The Fed, Columbia University
and the New York Times
President George W. Bush, under stress, is being pestered by the go-for-broke supply-siders among his backers to take an even bigger plunge than he did when be nominated White House Legal Counsel Harriet Miers to the Supreme Court.
His candidate to succeed Alan Greenspan as chair of the Federal Reserve Board is expected to be announced within ten days, to allow for confirmation hearings in January, when Greenspan must stand down at the end of month. The nominee should be someone whose top priority is making Bush’s tax cuts permanent, according to columnist Daniel Henninger of the editorial page of The Wall Street Journal.
“If Mr. Bush’s nominee has internalized this basic supply-side growth-and-tax dynamic as well as [the president] has, then the new Fed chairman’s monetary guideposts and fiscal incantation should drop nicely into place,” Henninger wrote Friday.
Ten days earlier, also on the Journal’s editorial page, Vice President Dick Cheney’s former assistant for domestic policy, Cesar Conda, wrote that “Bush should choose someone who not only shares his low-tax, free-market economic philosophy, but who agrees with the fundamental premise that supply-side economic growth does not cause inflation.”
And who might that be? Conda cited former Fed governor Manuel Johnson, former Bush chief economic adviser Lawrence Lindsey and Dallas Fed president Robert McTeer among his top choices. Economists Glenn Hubbard and Ben Bernanke would also do, he wrote. As a dark horse he mentioned a name that is sometimes heard from participants in financial markets these days: former Sen. Phil Gramm, Republican from Texas, currently serving as vice chairman of the investment banking arm of UBS, the Swiss banking and financial services giant.

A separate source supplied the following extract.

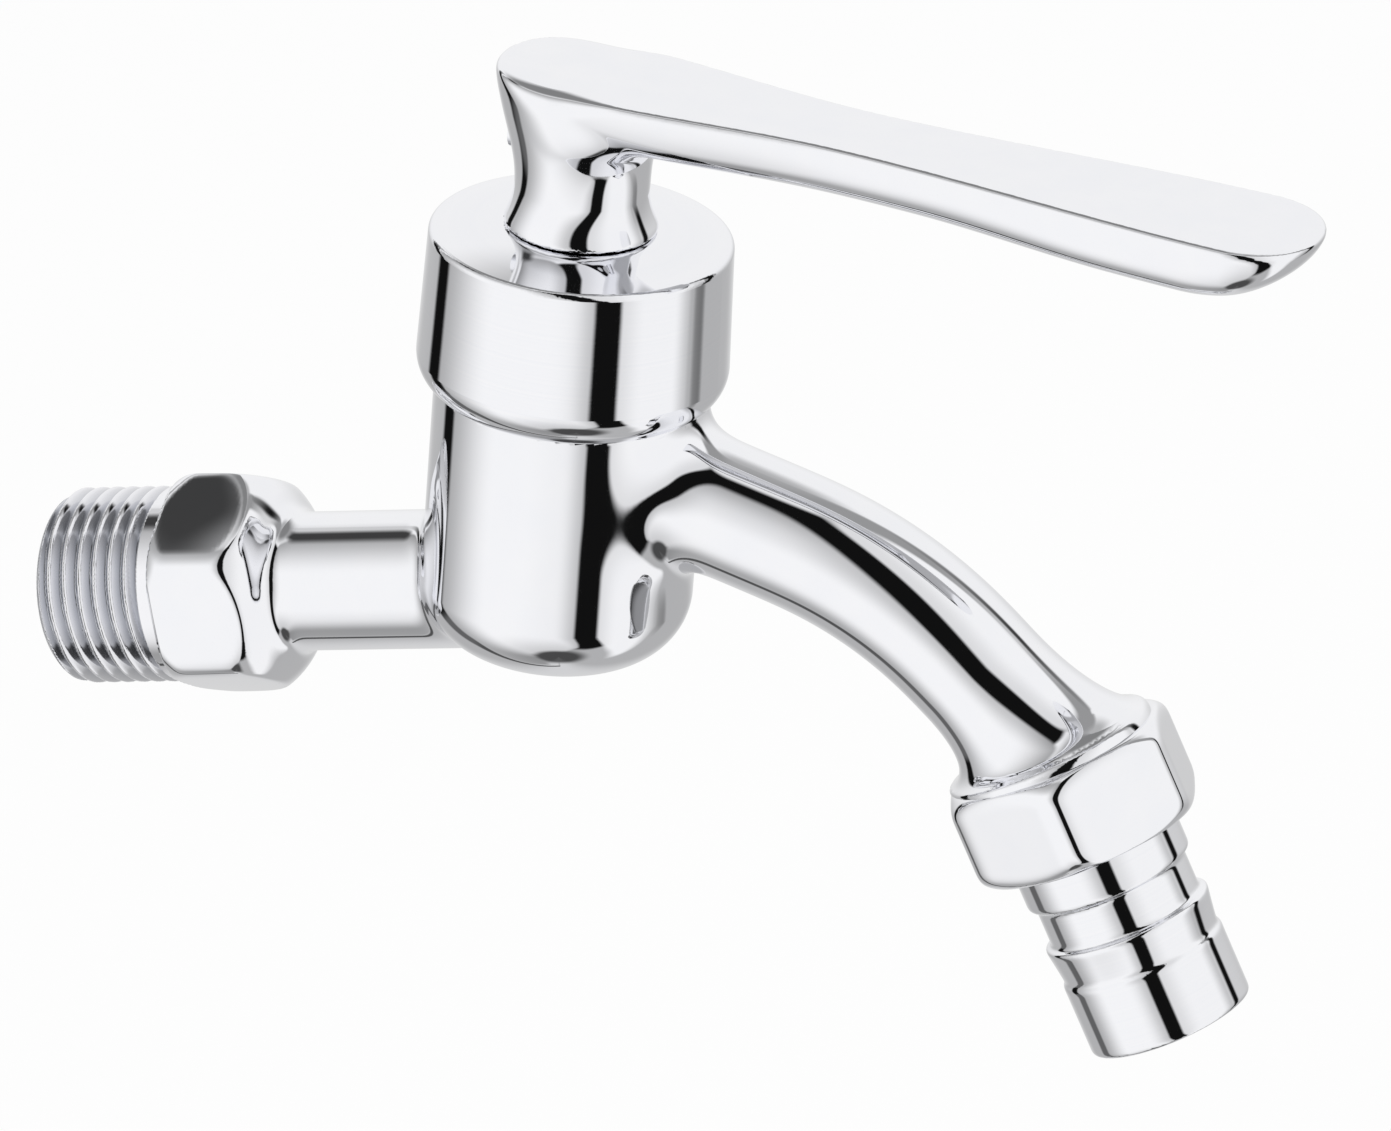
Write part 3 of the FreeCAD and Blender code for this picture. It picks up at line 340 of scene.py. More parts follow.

It was Gramm who, according to his biographer, Richard Nadler, played a more decisive role in launching the Reagan agenda than any other member of Congress — ahead of Jack Kemp, Newt Gingrich and Bob Dole. As a member of the House of Representatives, Gramm delivered the 40 southern “Boll Weevil” Democrats whose cooperation was necessary to pass Reagan’s tax cuts into law, then became a Republican himself and went on to the Senate (and a seat on its Finance Committee) until 2002.
A PhD economist with more than 20 years of legislative politics behind him, Gramm has a degree of stature that the other frequently-mentioned candidates lack, with the exception of Harvard’s Martin Feldstein. He would be the beneficiary of a certain amount of senatorial courtesy in confirmation hearings. But he also possesses a slew of negatives, many of them which became apparent in the course of an abortive run for the Republican presidential nomination in 1996.
“There are two things you’ve got to remember about Phil Gramm,” said former Texas Democratic congressman Marvin Leath. “Number one, he’s smarter than you are. Number two, he’s meaner than a junkyard dog.”
In advocating that Bush choose a Fed chairman who was pledged to put his political agenda ahead of maintaining price stability, the supply-siders (who still form an important segment of the president’s restive base) are willfully ignoring the hard-won lessons of nearly thirty years of commitment to price stability. Politicizing the mission of the central bank would be a colossal mistake.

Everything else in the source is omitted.